CLT18R From United States of America, joined Nov 2004, 81 posts, RR: 0
Reply 8, posted (9 years 7 months 3 weeks 3 hours ago) and read 2375 times:
Yeah, I think a lot of Americans get confused about Ireland (As I think this person may be.)
Northern Ireland is part of the UK while "southern Ireland" or, The Republic Of Ireland, is a separate country. Therefore, if I am right, I think any US airlines wishing to fly to Ireland would need separate authority for both Northern Ireland (UK) and Ireland.
Of course, I could be completely wrong here...but for what it is worth...
Aerlingus330 From United Kingdom, joined Nov 2004, 834 posts, RR: 1
Reply 9, posted (9 years 7 months 3 weeks 3 hours ago) and read 2363 times:
>Northern Ireland is part of the UK while "southern Ireland" or, The Republic Of Ireland, is a separate country. Therefore, if I am right, I think any US airlines wishing to fly to Ireland would need separate authority for both Northern Ireland (UK) and Ireland.<
Its true...If an American airline wanted to fly to Belfast it would have to get autherized by London (westminster).
Ei2ksea From Ireland, joined Jul 2004, 576 posts, RR: 0
Reply 10, posted (9 years 7 months 3 weeks 3 hours ago) and read 2352 times:
7LBAC111 - We learned how to drive from ye guys!!
Anyhow, seriously; Here are all USA-IRL flights i know of...
Aer Lingus - Year Round - except BWI which is now summer only and MCO which seems to be Winter only.
Chicago O'Hare -Shannon and Dublin (1X daily)
Baltimore -Shannon and Dublin (5 per week)
New York JFK -Shannon and Dublin (2 daily, 1 to each)
Boston -Shannon and Dublin (daily in winter, 2 daily in Summer)
Los Angeles -Shannon and Dublin (daily in Summer, 3 weekly in winter)

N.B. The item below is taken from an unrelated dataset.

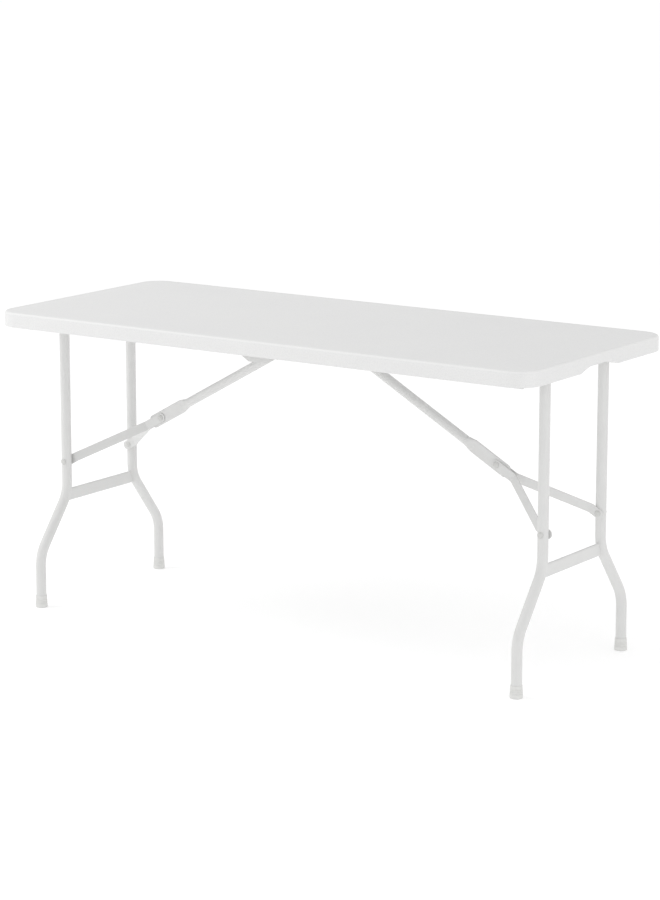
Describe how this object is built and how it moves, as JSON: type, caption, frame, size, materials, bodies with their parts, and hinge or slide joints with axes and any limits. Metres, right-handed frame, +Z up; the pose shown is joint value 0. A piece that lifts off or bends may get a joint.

Orlando - Dublin (3 per week)
USAirways - Summer Only
Philadelphia-Shannon and Dublin (2X Daily in Summer - 1 flight to each)
Atlanta -Shannon and Dublin (1X Daily)
Newark -Shannon and Dublin (2X Daily in Summer - 1 flight each, otherwise 1 daily)
Newark -Belfast (expected next summer)
Apparently Chicago O'Hare - Dublin and Boston - Shannon from next May.
The only flights from Dublin to Carrickfinn (Donegal Airport) are by Aer Arann - about twice daily in Summer, once daily in Winter.
Donegal is kinda complicated - its part of the Republic of Ireland but is in the province of Ulster most of which is in Northern Ireland (part of the UK) except for County Donegal, County Cavan and County Monaghan. Road links have been improved but are still not great. Its a beautiful part of the country - very rural and wild and kinda like the 'Wild West' of Ireland
Kaitak From Ireland, joined Aug 1999, 12408 posts, RR: 37
Reply 11, posted (9 years 7 months 3 weeks 1 hour ago) and read 2308 times:
CLT18R, US airlines don't need to get any permission from the Irish govt to fly to Belfast (which is lucky, because the Irish govt would probably want them to fly via SNN).
American Airlines' decision to serve Ireland is welcome and long awaited. Long may it lost. I'm hoping that the SNN rule, whereby airlines have to have one flight ex SNN for every one ex DUB can be relaxed, so that there is no linkage. This way, all airlines could increase services to DUB, n/s. Aer Lingus could add the cities it wants to add and AAL could add DFW and MIA.
Dstc47 From Ireland, joined Sep 1999, 1462 posts, RR: 3
Reply 12, posted (9 years 7 months 2 weeks 6 days 13 hours ago) and read 2179 times:
Delta offers good connections to Ireland via ATL and year round service too.
"Ulster is one of the six counties of Northern Ireland."
I enjoyed that but, as others explained, not correct.
Ulster is one of four provinces in Ireland, 6, of the 9, counties in Ulster are in NI, post partition, 3 are in the Republic.
Then it often confuses people that the most Northerly point in Ireland, is in (Southern) Ireland AKA the Republic of Ireland, not in Northern Ireland AKA the United Kingdom of Great Britain and Northern Ireland.